## [WHAT YOU SHOULD DO]
Gather all lines in the data that hold the string "each".

□ □ □ □ □ □ □

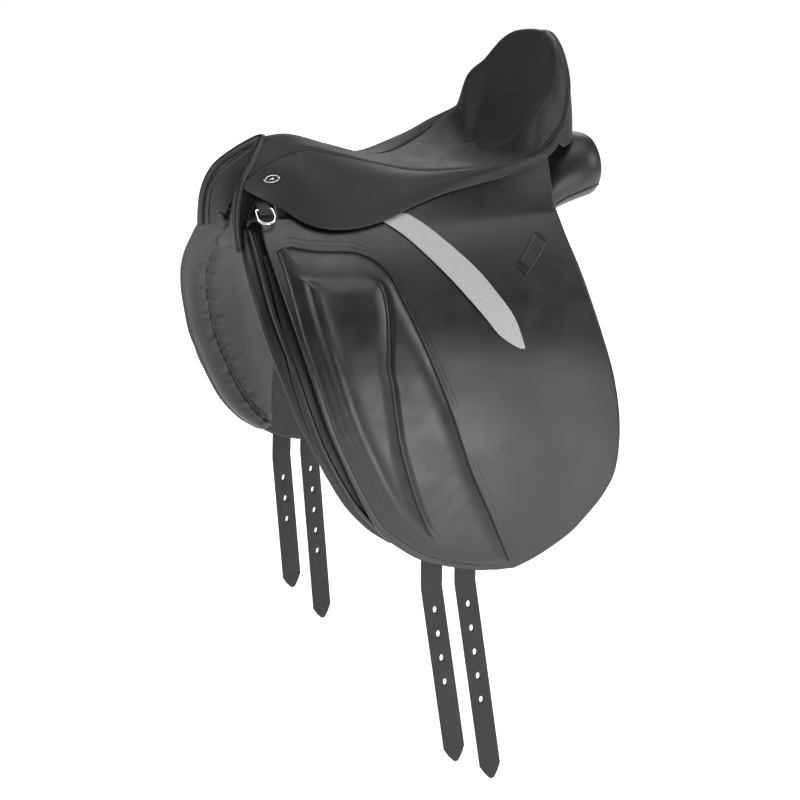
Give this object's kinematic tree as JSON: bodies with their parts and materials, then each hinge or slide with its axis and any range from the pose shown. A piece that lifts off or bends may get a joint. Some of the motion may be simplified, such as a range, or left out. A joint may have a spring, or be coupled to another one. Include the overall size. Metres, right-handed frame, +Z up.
{
  "type": "english saddle",
  "caption": "Dressage saddle: deep seat on a sprung tree, long flaps with thigh pads, padded panels, and long holed billet straps that hang below each flap.",
  "frame": {"origin": "middle of the channel between the two panels, below the seat, where the saddle rests on a rack", "axes": "+Z up; -Y to the front (pommel), +Y to the rear (cantle); +X to the near (left) side of the horse, where the rider mounts"},
  "size_m": [0.537, 0.509, 0.9159],
  "materials": {
    "smooth_leather": "black dressed cowhide, fine grain, soft sheen",
    "soft_leather": "black grained leather, matt",
    "panel_leather": "black soft calf leather, matt, slightly puckered along its seams",
    "strap_leather": "black bridle leather with waxed edges, matt to satin",
    "padding": "felt and latex padding, hidden",
    "webbing": "natural linen webbing, hidden",
    "tree_wood": "laminated beech, hidden",
    "plate_steel": "forged and polished steel",
    "bright_steel": "polished stainless steel",
    "tag": "pale grey satin ribbon, blank"
  },
  "bodies": {
    "saddle": {"tree_frame": "tree_wood", "head_plate": "plate_steel", "gullet_plate": "plate_steel", "girth_web_front": "webbing", "girth_web_rear": "webbing", "seat_foam": "padding", "seat_cover": "smooth_leather", "pommel_facing": "smooth_leather", "head_welt": "smooth_leather", "cantle_facing": "smooth_leather", "cantle_welt": "smooth_leather", "tree_spring_near": "plate_steel", "seat_web_near": "webbing", "stirrup_bar_near": "plate_steel", "skirt_near": "smooth_leather", "saddle_nail_near": "bright_steel", "dee_chape_near": "strap_leather", "flap_top_near": "smooth_leather", "girth_guard_near": "strap_leather", "sweat_flap_near": "soft_leather", "point_pocket_near": "soft_leather", "panel_cushion_near": "panel_leather", "panel_leg_near": "panel_leather", "tree_spring_far": "plate_steel", "seat_web_far": "webbing", "stirrup_bar_far": "plate_steel", "skirt_far": "smooth_leather", "saddle_nail_far": "bright_steel", "dee_chape_far": "strap_leather", "flap_top_far": "smooth_leather", "girth_guard_far": "strap_leather", "sweat_flap_far": "soft_leather", "point_pocket_far": "soft_leather", "panel_cushion_far": "panel_leather", "panel_leg_far": "panel_leather", "billet_root_front_near": "strap_leather", "billet_root_rear_near": "strap_leather", "billet_root_front_far": "strap_leather", "billet_root_rear_far": "strap_leather"},
    "flap_lift_near": {"flap_near": "smooth_leather", "thigh_pad_near": "smooth_leather", "flap_keeper_near": "strap_leather", "tag_strip": "tag"},
    "dee_near": {"dee_ring_near": "bright_steel"},
    "catch_near": {"bar_catch_near": "plate_steel"},
    "flap_lift_far": {"flap_far": "smooth_leather", "thigh_pad_far": "smooth_leather", "flap_keeper_far": "strap_leather"},
    "dee_far": {"dee_ring_far": "bright_steel"},
    "catch_far": {"bar_catch_far": "plate_steel"},
    "billet_end_front_near": {"billet_front_near": "strap_leather"},
    "billet_end_rear_near": {"billet_rear_near": "strap_leather"},
    "billet_end_front_far": {"billet_front_far": "strap_leather"},
    "billet_end_rear_far": {"billet_rear_far": "strap_leather"}
  },
  "joints": [
    {"name": "flap_hinge_near", "type": "hinge", "parent": "saddle", "child": "flap_lift_near", "pos_m": [0.118, 0, 0.024], "axis": [-0.1191, -0.9929, 0], "range_deg": [0, 65]},
    {"name": "dee_swing_near", "type": "hinge", "parent": "saddle", "child": "dee_near", "pos_m": [0.05755, -0.21747, 0.05879], "axis": [-0.1191, -0.9929, 0], "range_deg": [0, 55]},
    {"name": "catch_turn_near", "type": "hinge", "parent": "saddle", "child": "catch_near", "pos_m": [0.072, -0.0861, 0.051], "axis": [1, 0, 0], "range_deg": [0, 60]},
    {"name": "flap_hinge_far", "type": "hinge", "parent": "saddle", "child": "flap_lift_far", "pos_m": [-0.118, 0, 0.024], "axis": [-0.1191, 0.9929, 0], "range_deg": [0, 65]},
    {"name": "dee_swing_far", "type": "hinge", "parent": "saddle", "child": "dee_far", "pos_m": [-0.05755, -0.21747, 0.05879], "axis": [-0.1191, 0.9929, 0], "range_deg": [0, 55]},
    {"name": "catch_turn_far", "type": "hinge", "parent": "saddle", "child": "catch_far", "pos_m": [-0.072, -0.0861, 0.051], "axis": [1, 0, 0], "range_deg": [0, 60]},
    {"name": "billet_swing_front_near", "type": "hinge", "parent": "saddle", "child": "billet_end_front_near", "pos_m": [0.23469, -0.0717, -0.41224], "axis": [-0.1101, -0.9874, -0.1133], "range_deg": [-20, 40]},
    {"name": "billet_swing_front_far", "type": "hinge", "parent": "saddle", "child": "billet_end_front_far", "pos_m": [-0.23469, -0.0717, -0.41224], "axis": [-0.1101, 0.9874, 0.1133], "range_deg": [-20, 40]},
    {"name": "billet_swing_rear_near", "type": "hinge", "parent": "saddle", "child": "billet_end_rear_near", "pos_m": [0.24009, -0.0267, -0.41224], "axis": [-0.1101, -0.9874, -0.1133], "range_deg": [-20, 40]},
    {"name": "billet_swing_rear_far", "type": "hinge", "parent": "saddle", "child": "billet_end_rear_far", "pos_m": [-0.24009, -0.0267, -0.41224], "axis": [-0.1101, 0.9874, 0.1133], "range_deg": [-20, 40]}
  ]
}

□ □ □ □ □ □ □

## [RESPONSE TO THIS TASK]
Give this object's kinematic tree as JSON: bodies with their parts and materials, then each hinge or slide with its axis and any range from the pose shown. A piece that lifts off or bends may get a joint. Some of the motion may be simplified, such as a range, or left out. A joint may have a spring, or be coupled to another one. Include the overall size. Metres, right-handed frame, +Z up.
  "caption": "Dressage saddle: deep seat on a sprung tree, long flaps with thigh pads, padded panels, and long holed billet straps that hang below each flap.",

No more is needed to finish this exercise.